>> Begin

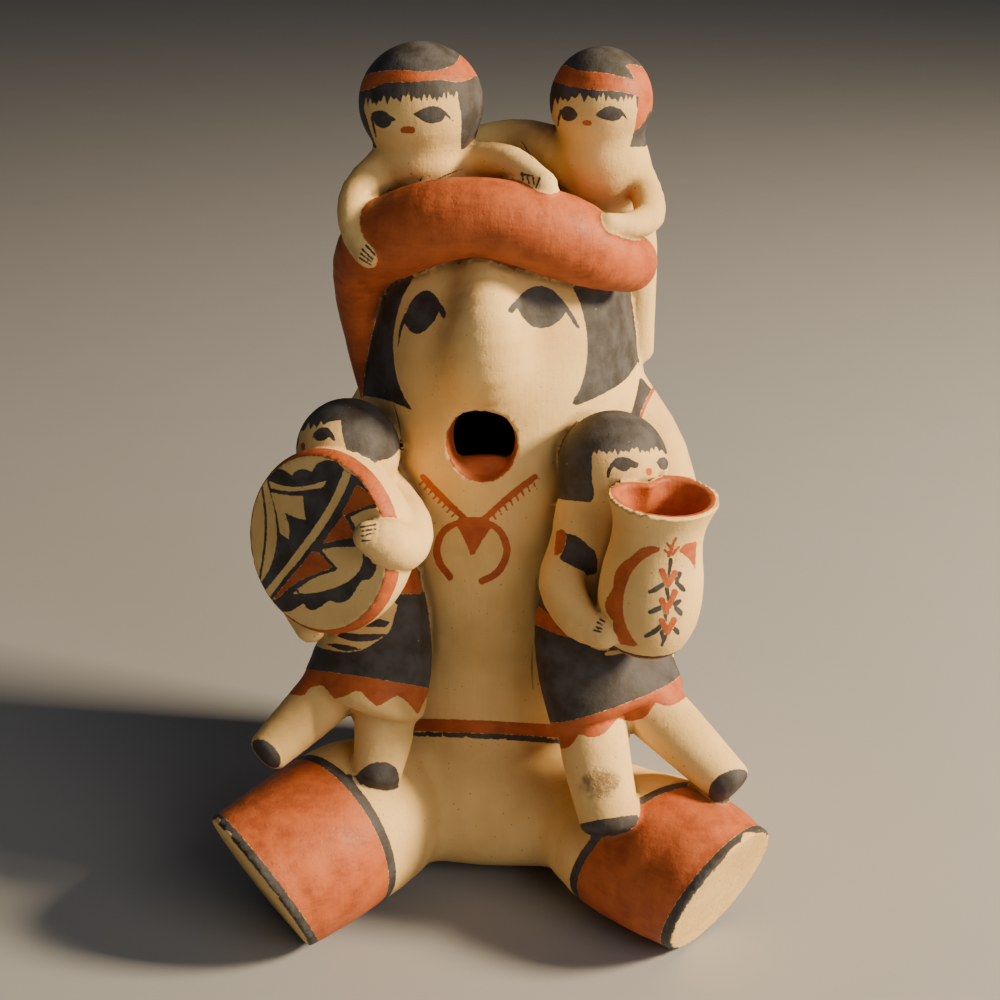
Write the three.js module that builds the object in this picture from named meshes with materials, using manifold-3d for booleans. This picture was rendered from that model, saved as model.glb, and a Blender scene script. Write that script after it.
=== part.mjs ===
// A seated singer holding four children, coiled and fired as one hollow clay figure.
// Millimetres, +Z up. The figure faces -Y and its seat lies on the floor at the origin.
import * as THREE from 'three';
import { mergeVertices } from 'three/addons/utils/BufferGeometryUtils.js';
import Module from 'manifold-3d';

const wasm = await Module();
wasm.setup();

// Overall height, from the floor to the crown of the highest child
const HEIGHT = 250;

// Clay thickness of the hollow body and of the jar
const BODY_WALL = 7;
const JAR_WALL = 3;
const JAR_FLOOR = 6;

// The open mouth
const MOUTH_WIDTH = 19;
const MOUTH_TALL = 22;

// The drum's depth and the rise of its painted face
const DRUM_DEPTH = 24;
const DRUM_RISE = 2;

// Facets round a form and along it
const BODY_SIDES = 24;
const LEG_SIDES = 18;
const ROLL_SIDES = 12;
const TORSO_SIDES = 14;
const LIMB_SIDES = 8;
const HEAD_SIDES = 16;
const HEAD_BANDS = 10;
const VESSEL_SIDES = 18;
const LEG_STEPS = 6;
const ROLL_STEPS = 12;
const TORSO_STEPS = 4;
const LIMB_STEPS = 4;

// Points closer than this are one point
const WELD = 1e-4;

// Every place, path and profile below is written for a figure this tall and follows the height above
const POSE_HEIGHT = 250;
const SCALE = HEIGHT / POSE_HEIGHT;

// Compass directions of the children and their things, degrees round from the front
const LEFT_CHILD_FACING = -54;
const RIGHT_CHILD_FACING = 48;

// The crown of the singer's own head, and how much it rises above the last loop
const BODY_TOP = 214.5;
const CROWN_RISE = 2;

// Where the mouth opens, and how many clay thicknesses deep it is cut
const MOUTH_AT = [0, -43.5, 143.4];
const MOUTH_WALLS = 2;

// The singer's body and head: height, then middle in y, half width and half depth
const BODY_PROFILE = [
  { z: 0, y: -1, wide: 35, deep: 36 },
  { z: 7, y: -1, wide: 37.5, deep: 39.5 },
  { z: 30, y: -1, wide: 37.5, deep: 40 },
  { z: 60, y: -1, wide: 37, deep: 40 },
  { z: 90, y: -1, wide: 38, deep: 40.5 },
  { z: 120, y: -1.5, wide: 40.5, deep: 42 },
  { z: 142, y: -2, wide: 42, deep: 43.5 },
  { z: 158, y: -2, wide: 41.4, deep: 42.5 },
  { z: 174, y: -1.5, wide: 39.2, deep: 40.5 },
  { z: 188, y: -1, wide: 36.5, deep: 37 },
  { z: 199, y: 0, wide: 32.5, deep: 32 },
  { z: 207, y: 1, wide: 25, deep: 24.5 },
  { z: 212.5, y: 2, wide: 13, deep: 12.5 },
];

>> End

=== BRIEF ===
Find the lines containing "manifold" and pull them out.

=== SOLUTION ===
Write the three.js module that builds the object in this picture from named meshes with materials, using manifold-3d for booleans. This picture was rendered from that model, saved as model.glb, and a Blender scene script. Write that script after it.
import Module from 'manifold-3d';